Cloning creates a copy of a specific issue with all its current content. There is no central library, no variable support, and no scheduling. An issue template is a dedicated reusable structure stored in a template list. It supports variables for dynamic content, full hierarchy capture, automated recurring task creation on a schedule, and Template History for tracking. Cloning works for one-off duplication. Templates work for recurring, standardized workflows.
Can I create issue templates that include a full Epic hierarchy with sub-tasks?
Yes, with Smart Templates. The app captures the full issue hierarchy – an Epic with Tasks, Sub-tasks, and nested checklists – as a single reusable template. When you create issues from the template, the entire structure is generated at once with pre-filled fields and variables applied across every level. This is not possible with Jira’s native cloning or automation, which support only one level of hierarchy.
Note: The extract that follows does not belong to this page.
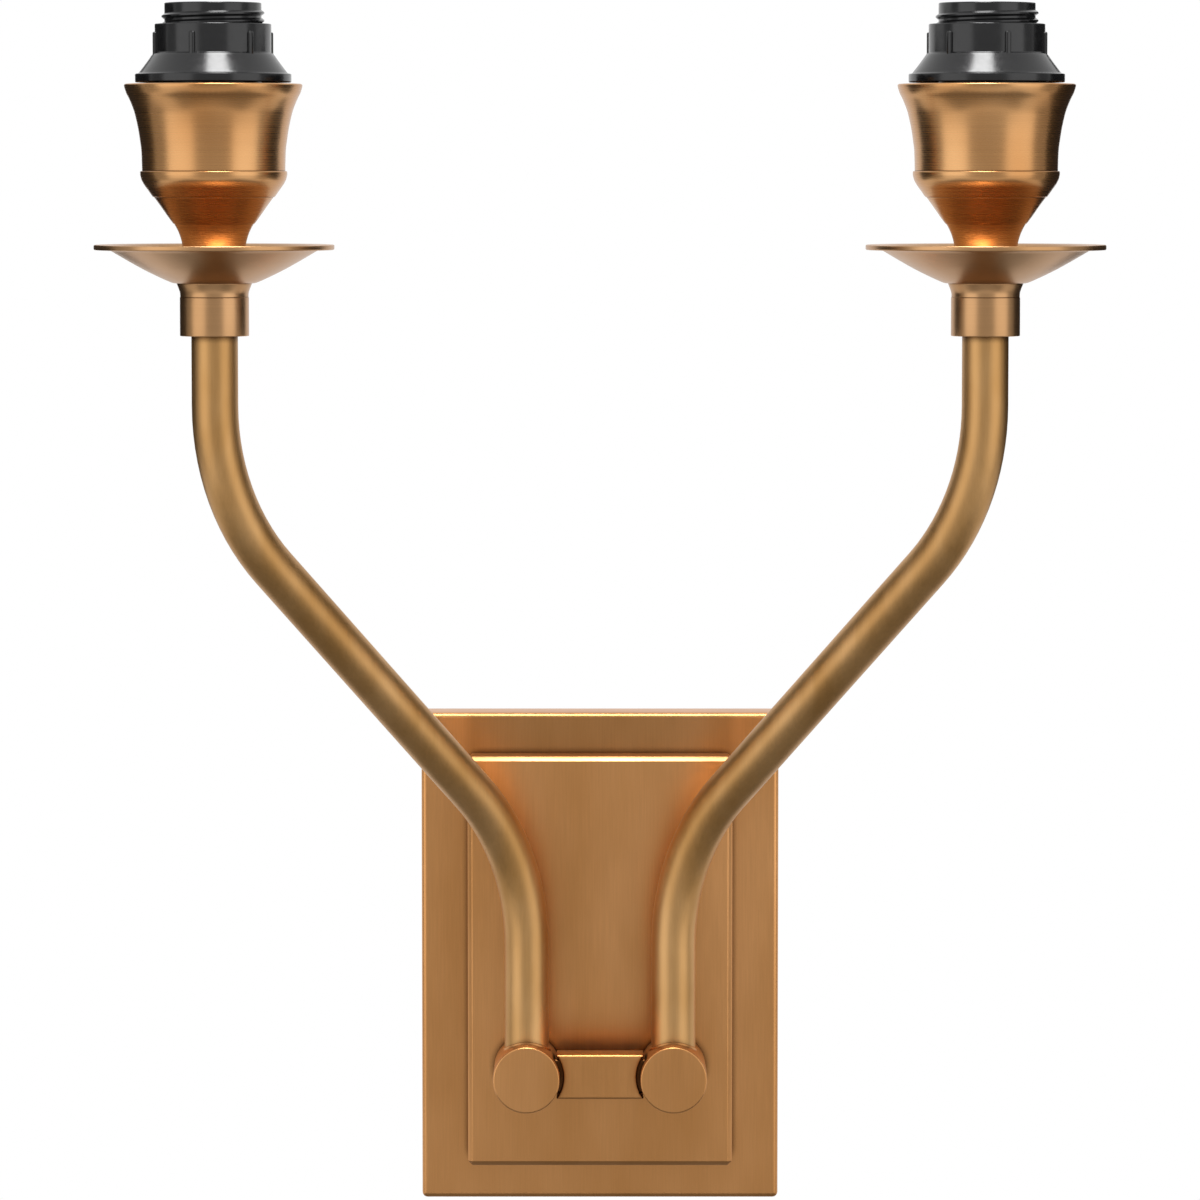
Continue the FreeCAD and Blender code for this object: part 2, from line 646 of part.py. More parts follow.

Does Smart Templates support a REST API or webhook integration?
Smart Templates supports webhook links for automation – you can trigger issue creation from a template via Jira automation rules or third-party tools using a webhook URL generated from the template’s Automation tab. For programmatic access to Jira issues created from templates, use the standard Jira REST API.
How do I add a checklist to a Jira issue template?
Install both Smart Templates and Smart Checklist. Open your template in Smart Templates, select the issue you want to add a checklist to, and add items in the Smart Checklist panel using Markdown syntax. The checklist is saved as part of the template and applied to every issue created from it. Mark items as mandatory with ! to block issue transitions until they are completed. Full instructions are in the Smart Checklist & Smart Templates documentation.